WND: How would you like to direct the national discussion during your campaign?

Hunter: A strong national defense obviously is the major obligation that any country owes its citizens. That would be an emphasis. So maintaining a strong national defense, and enforcing our borders including building the border fence and ensuring that we have enough Border Patrol to maintain it, to know truly who is coming into our country and what they’re bringing with them and lastly, the restoring of high-paying manufacturing jobs to this nation and the restoration of our industrial base are three pillars of my campaign.

I [also] think it’s important to maintain a strong preservation of our 2nd Amendment rights. In the wake of 9/11 it’s more important than ever that Americans possess firearms and know how to use them effectively, so that law-abiding Americans can protect their families, their community and their country. That’s an important issue.

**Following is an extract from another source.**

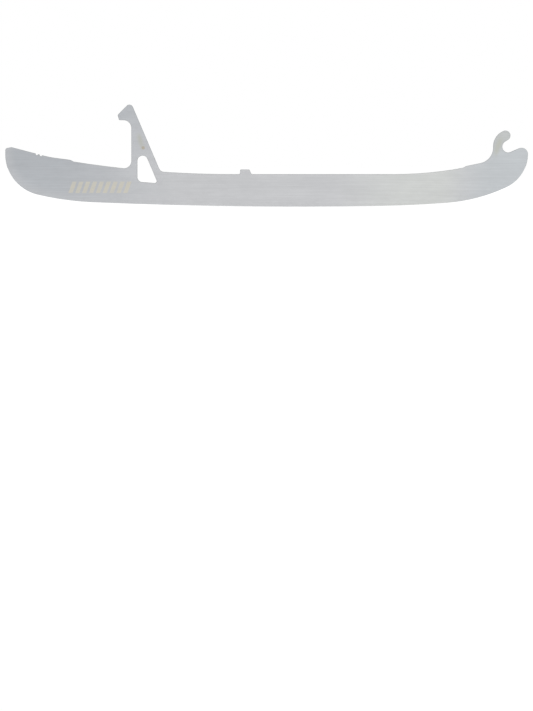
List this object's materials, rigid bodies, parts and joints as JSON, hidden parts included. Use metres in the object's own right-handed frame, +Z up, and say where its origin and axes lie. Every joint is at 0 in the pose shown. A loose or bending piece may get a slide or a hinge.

I’d also like to be the outdoor president. I believe we need to get our kids’ heads out of the television and get them into the great outdoors where they can hunt and fish and camp and boat and hike and I’d like to see in America where we have more participants and fewer spectators and I think that’s not necessarily the result of legislation, but I think we need to using that bully pulpit of the White House to encourage Americans, to inspire Americans, especially young people, to be active, to take advantage of this great outdoors we have and to leave the television sets and computer games and become active in the outdoors. I think that would make us a healthier nation and a nation that’s more vigorous and more energetic. We want to see a next generation with enormous energy and enthusiasm.